The title ‘honorable’ may sound antiquated but it is what we should be, says MP Christine Jardine
Frustration was my initial reaction. Frustration at the re-emergence of ugly, degrading behaviour that should have been consigned to the past.
Then outrage at the attitude of so many that inappropriate behaviour was excusable because it was “a different time”. And finally the hope that, perhaps this time, a scandal at Westminster may be the lightening rod for a cultural change in attitudes.
But a lot has to happen first.
Certainly I welcome the Prime Minister’s announcement of an independent body to tackle the issue. It is, however, only one piece of the jigsaw.
If political parties, and individual MPs, are allowed to use it as some kind of free pass from taking responsibility, it will have failed before it has even started. My own party has one, spelt out on our website. We take any complaints extremely seriously.

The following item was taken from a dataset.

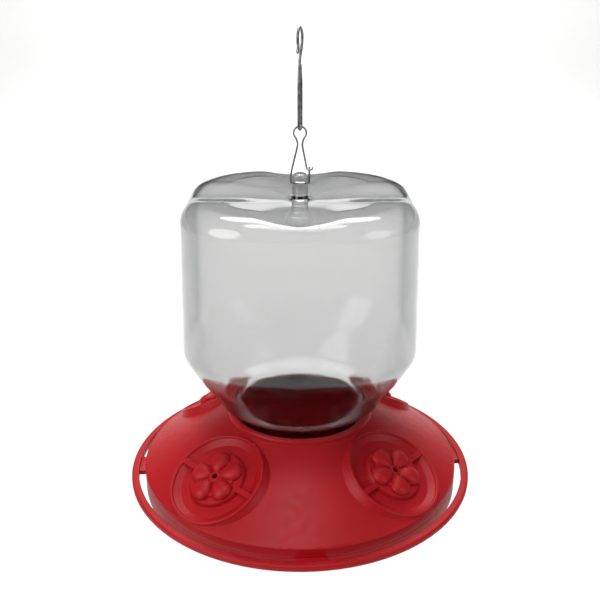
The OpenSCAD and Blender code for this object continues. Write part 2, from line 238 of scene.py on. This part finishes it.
def red_polypropylene(colours):
    """Injection-moulded red polypropylene: a semi-gloss skin with a fine spark-eroded grain and
    soft sink marks, so highlights spread wide and pinkish and break up a little at their edges."""
    material, tree = new_finish("injection_moulded_red_polypropylene")
    place = add(tree, "TexCoord").outputs["Object"]
    # pigment swirls about 25 mm across
    swirl = add(tree, "TexNoise", {"Scale": 40.0, "Detail": 3.0, "Roughness": 0.5}, {"Vector": place})
    pigment = add(tree, "ValToRGB", links={"Fac": swirl.outputs["Fac"]})
    pigment.color_ramp.elements[0].position = 0.3
    pigment.color_ramp.elements[1].position = 0.7
    pigment.color_ramp.elements[0].color = linear("AA1119")
    pigment.color_ramp.elements[1].color = (*colours.red, 1.0)
    # handling marks about 4 mm across change only the gloss
    marks = add(tree, "TexNoise", {"Scale": 250.0, "Detail": 4.0, "Roughness": 0.6}, {"Vector": place})
    gloss = add(tree, "MapRange", {"From Min": 0.3, "From Max": 0.7, "To Min": 0.38, "To Max": 0.48},
                {"Value": marks.outputs["Fac"]})
    # eroded grain, 0.1 mm on the real part and drawn at 0.5 mm so that it shows
    grain = add(tree, "TexNoise", {"Scale": 2000.0, "Detail": 2.0}, {"Vector": place})
    sink = add(tree, "TexNoise", {"Scale": 60.0, "Detail": 1.0}, {"Vector": place})
    # the mould's corners are rounded by about 0.7 mm, so every edge has a soft light line
    edge = add(tree, "Bevel", {"samples": 6, "Radius": 0.0007})
    fine = add(tree, "Bump", {"Strength": 0.12, "Distance": 0.00005},
               {"Height": grain.outputs["Fac"], "Normal": edge.outputs["Normal"]})
    broad = add(tree, "Bump", {"Strength": 0.25, "Distance": 0.0004},
                {"Height": sink.outputs["Fac"], "Normal": fine.outputs["Normal"]})
    skin = add(tree, "BsdfPrincipled", {"IOR": 1.49, "Specular IOR Level": 0.25},
               {"Base Color": pigment.outputs["Color"], "Roughness": gloss.outputs["Result"],
                "Normal": broad.outputs["Normal"]})
    show(tree, skin)
    return material


def clear_pet(colours):
    """Blow-moulded clear PET: the wall is even but not flat, so what is behind it bends softly,
    its edges carry a painted grey shade, and faint upright draw lines run down from the mould."""
    material, tree = new_finish("blow_moulded_clear_pet")
    place = add(tree, "TexCoord").outputs["Object"]
    # draw lines about 6 mm apart round the wall and many times longer down it
    stretch = add(tree, "Mapping", {"Scale": (1.0, 1.0, 0.08)}, {"Vector": place})
    lines = add(tree, "TexNoise", {"Scale": 160.0, "Detail": 1.0}, {"Vector": stretch.outputs["Vector"]})
    swell = add(tree, "TexNoise", {"Scale": 45.0, "Detail": 1.0}, {"Vector": place})
    drawn = add(tree, "Bump", {"Strength": 0.10, "Distance": 0.0002}, {"Height": lines.outputs["Fac"]})
    soft = add(tree, "Bump", {"Strength": 0.15, "Distance": 0.0005},
               {"Height": swell.outputs["Fac"], "Normal": drawn.outputs["Normal"]})
    # handling haze, patches about 8 mm across
    haze = add(tree, "TexNoise", {"Scale": 120.0, "Detail": 5.0}, {"Vector": place})
    gloss = add(tree, "MapRange", {"From Min": 0.35, "From Max": 0.75, "To Min": 0.05, "To Max": 0.12},
                {"Value": haze.outputs["Fac"]})
    # painted shade: the base colour turns grey where the wall is seen edge-on, in place of the longer light
    # path through the plastic, so the outline and the creases look greyer
    depth = add(tree, "LayerWeight", {"Blend": 0.5})
    tint = add(tree, "ValToRGB", links={"Fac": depth.outputs["Facing"]})
    tint.color_ramp.elements[0].position = 0.6
    tint.color_ramp.elements[1].position = 0.97
    tint.color_ramp.elements[0].color = (*colours.clear, 1.0)
    tint.color_ramp.elements[1].color = linear("83868A")
    # the wall's base colour carries the painted grey edge shade from the ramp above
    wall = add(tree, "BsdfPrincipled", {"IOR": 1.5, "Transmission Weight": 1.0},
               {"Base Color": tint.outputs["Color"], "Roughness": gloss.outputs["Result"],
                "Normal": soft.outputs["Normal"]})
    show(tree, wall)
    return material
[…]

I come from an industry – the media – where at least 20 years ago we were tackling the same sort of offensive attitudes. I heard many of the same arguments then. Prominent among them was usually: “What’s the fuss?”
Well the fuss is quite simply that if any man, or women, is using their position of power to make another individual feel uncomfortable or belittled in any way that is harassment.
The title ”honourable” may sound antiquated but it is what we should be.
Perhaps if we can live up to it we may win back some of the respect which has been lost recently, and set an example for others.